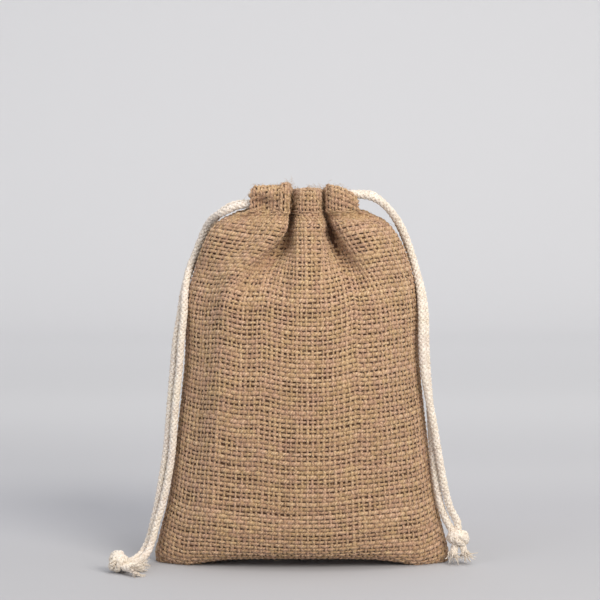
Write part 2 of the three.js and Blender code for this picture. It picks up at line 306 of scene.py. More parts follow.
# Jute: dry plant fibre loosely spun. Matt, straw to pinkish brown from yarn to yarn, streaked with
# fine pale fibres along the ply, with painted shade where the twist turns under.
jute = {
    "straw": ["#80623f", "#b69267", "#e0c49b"], "rose": ["#7c5b46", "#b38b6d", "#dfbc9c"],
    # the colours between the yarns: the fibre's own dark brown and painted shade
    "gap": ["#51382a", "#795a40"], "roughness": 0.85, "sheen": 0.18,
    "twistPitch": 3.1, "streakLength": 1.5, "streaksAround": 11.0, "hairWidth": 0.3, "hueSpan": 7.0,
}
# Cotton: soft unbleached fibre, matt and close to white, with a warm painted shade where the strands shade
# each other.
cotton = {
    "straw": ["#b9a58c", "#e6dac8", "#f6eee2"], "rose": ["#b7a08c", "#e3d6c8", "#f5ece4"],
    "roughness": 0.9, "sheen": 0.3,
    "twistPitch": 1.9, "streakLength": 1.6, "streaksAround": 5.0, "hairWidth": 0.3, "hueSpan": 16.0,
}


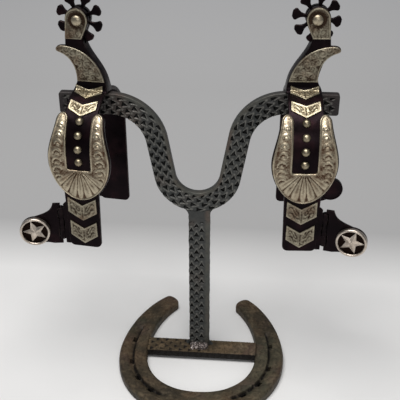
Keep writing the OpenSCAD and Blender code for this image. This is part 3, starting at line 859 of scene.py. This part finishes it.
def horn_relief(v, d):
    """Raised curls along the horn on a stippled ground, inside a bright border."""
    outer = [(-6.5, 261.5), (-1.0, 266.0), (-3.0, 271.5), (3.0, 276.0),
             (8.5, 280.2), (13.5, 282.6), (18.5, 283.9)]
    lines = vine(outer, 2.9) + vine([(4.5, 260.8), (3.5, 266.5), (6.0, 272.5), (9.0, 277.0)], 2.7)
    lines += [scroll(0.8, 270.5, 2.4, 60, 1.1, -1), scroll(-7.5, 265.0, 2.0, 200, 1.0, 1)]
    lines.append(scroll(-0.5, 262.0, 2.2, 120, 1.1, 1))
    inner = clamp((d - 0.9) / 0.4)
    stem = etched(v, lines, 0.62) * inner
    # under: a strip offset below each raised stem, painted darker as its painted shadow
    under = etched(v + [-0.35, 0.75], lines, 0.50) * inner * (1 - stem)
    groove = bell(d - 1.05, 0.28)
    blotch, stipple = clamp(0.5 + wavy(v, 4.2, 31)), clamp(0.5 + 0.8 * wavy(v, 1.0, 9))
    crown = 0.4 * (1 - np.exp(-d / 2.2))
    h = 0.95 + crown + 0.32 * stem - 0.22 * groove - 0.16 * stipple * inner
    ground = 0.20 + 0.26 * blotch + 0.26 * stipple
    shade = 0.92 + inner * (ground - 0.92) + (0.95 - ground) * stem * (0.5 + 0.5 * blotch)
    return h, clamp(shade - 0.34 * under - 0.35 * groove)


def cheek_relief(v, d):
    """Curls and strokes under the rowel pin, which sits in a round recess."""
    lines = [scroll(9.6, 296.6, 2.1, 100, 1.2, 1), scroll(5.2, 295.6, 1.7, 260, 1.2, -1)]
    lines += [[(2.4, 293.4), (5.0, 300.0)], scroll(2.2, 301.0, 1.4, 0, 1.1, 1)]
    lines += [[(x0, 293.2), (x0 + 0.6, 298.6)] for x0 in (7.2, 12.9)]
    inner = clamp((d - 1.3) / 0.4)
    carve = etched(v, lines, 0.42) * inner
    stipple = clamp(0.5 + 0.8 * wavy(v, 1.1, 13)) * inner
    around = np.hypot(v[:, 0] - ROWEL_X, v[:, 1] - ROWEL_Z)
    recess = clamp((7.2 - around) / 1.6) * clamp((d - 0.9) / 0.5)
    groove = bell(d - 1.35, 0.3)
    shade = 0.88 - 0.34 * recess - 0.45 * groove - 0.30 * inner - 0.25 * stipple + 0.42 * carve
    return 1.3 - 0.3 * recess - 0.25 * groove + 0.1 * carve - 0.1 * stipple, clamp(shade)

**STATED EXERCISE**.
The records above are to be repeated exactly, in their entirety.

**EXERCISE RESPONSE**.
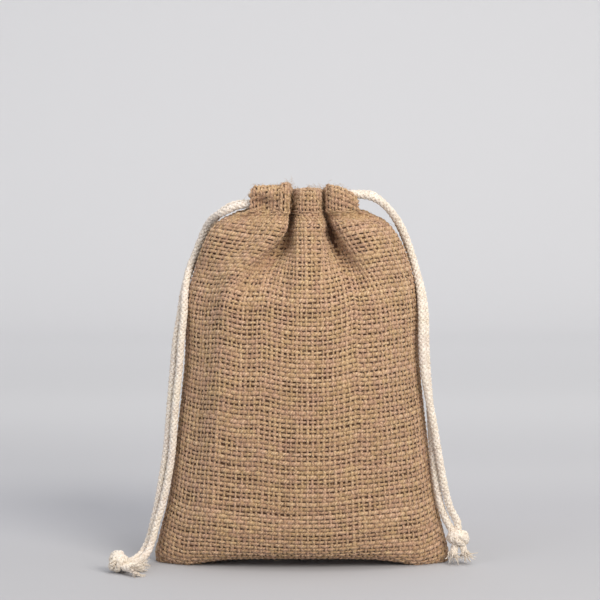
Write part 2 of the three.js and Blender code for this picture. It picks up at line 306 of scene.py. More parts follow.
# Jute: dry plant fibre loosely spun. Matt, straw to pinkish brown from yarn to yarn, streaked with
# fine pale fibres along the ply, with painted shade where the twist turns under.
jute = {
    "straw": ["#80623f", "#b69267", "#e0c49b"], "rose": ["#7c5b46", "#b38b6d", "#dfbc9c"],
    # the colours between the yarns: the fibre's own dark brown and painted shade
    "gap": ["#51382a", "#795a40"], "roughness": 0.85, "sheen": 0.18,
    "twistPitch": 3.1, "streakLength": 1.5, "streaksAround": 11.0, "hairWidth": 0.3, "hueSpan": 7.0,
}
# Cotton: soft unbleached fibre, matt and close to white, with a warm painted shade where the strands shade
# each other.
cotton = {
    "straw": ["#b9a58c", "#e6dac8", "#f6eee2"], "rose": ["#b7a08c", "#e3d6c8", "#f5ece4"],
    "roughness": 0.9, "sheen": 0.3,
    "twistPitch": 1.9, "streakLength": 1.6, "streaksAround": 5.0, "hairWidth": 0.3, "hueSpan": 16.0,
}


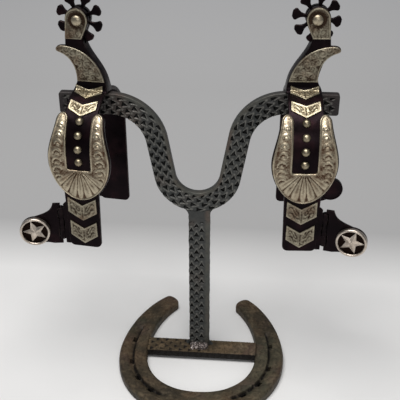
Keep writing the OpenSCAD and Blender code for this image. This is part 3, starting at line 859 of scene.py. This part finishes it.
def horn_relief(v, d):
    """Raised curls along the horn on a stippled ground, inside a bright border."""
    outer = [(-6.5, 261.5), (-1.0, 266.0), (-3.0, 271.5), (3.0, 276.0),
             (8.5, 280.2), (13.5, 282.6), (18.5, 283.9)]
    lines = vine(outer, 2.9) + vine([(4.5, 260.8), (3.5, 266.5), (6.0, 272.5), (9.0, 277.0)], 2.7)
    lines += [scroll(0.8, 270.5, 2.4, 60, 1.1, -1), scroll(-7.5, 265.0, 2.0, 200, 1.0, 1)]
    lines.append(scroll(-0.5, 262.0, 2.2, 120, 1.1, 1))
    inner = clamp((d - 0.9) / 0.4)
    stem = etched(v, lines, 0.62) * inner
    # under: a strip offset below each raised stem, painted darker as its painted shadow
    under = etched(v + [-0.35, 0.75], lines, 0.50) * inner * (1 - stem)
    groove = bell(d - 1.05, 0.28)
    blotch, stipple = clamp(0.5 + wavy(v, 4.2, 31)), clamp(0.5 + 0.8 * wavy(v, 1.0, 9))
    crown = 0.4 * (1 - np.exp(-d / 2.2))
    h = 0.95 + crown + 0.32 * stem - 0.22 * groove - 0.16 * stipple * inner
    ground = 0.20 + 0.26 * blotch + 0.26 * stipple
    shade = 0.92 + inner * (ground - 0.92) + (0.95 - ground) * stem * (0.5 + 0.5 * blotch)
    return h, clamp(shade - 0.34 * under - 0.35 * groove)


def cheek_relief(v, d):
    """Curls and strokes under the rowel pin, which sits in a round recess."""
    lines = [scroll(9.6, 296.6, 2.1, 100, 1.2, 1), scroll(5.2, 295.6, 1.7, 260, 1.2, -1)]
    lines += [[(2.4, 293.4), (5.0, 300.0)], scroll(2.2, 301.0, 1.4, 0, 1.1, 1)]
    lines += [[(x0, 293.2), (x0 + 0.6, 298.6)] for x0 in (7.2, 12.9)]
    inner = clamp((d - 1.3) / 0.4)
    carve = etched(v, lines, 0.42) * inner
    stipple = clamp(0.5 + 0.8 * wavy(v, 1.1, 13)) * inner
    around = np.hypot(v[:, 0] - ROWEL_X, v[:, 1] - ROWEL_Z)
    recess = clamp((7.2 - around) / 1.6) * clamp((d - 0.9) / 0.5)
    groove = bell(d - 1.35, 0.3)
    shade = 0.88 - 0.34 * recess - 0.45 * groove - 0.30 * inner - 0.25 * stipple + 0.42 * carve
    return 1.3 - 0.3 * recess - 0.25 * groove + 0.1 * carve - 0.1 * stipple, clamp(shade)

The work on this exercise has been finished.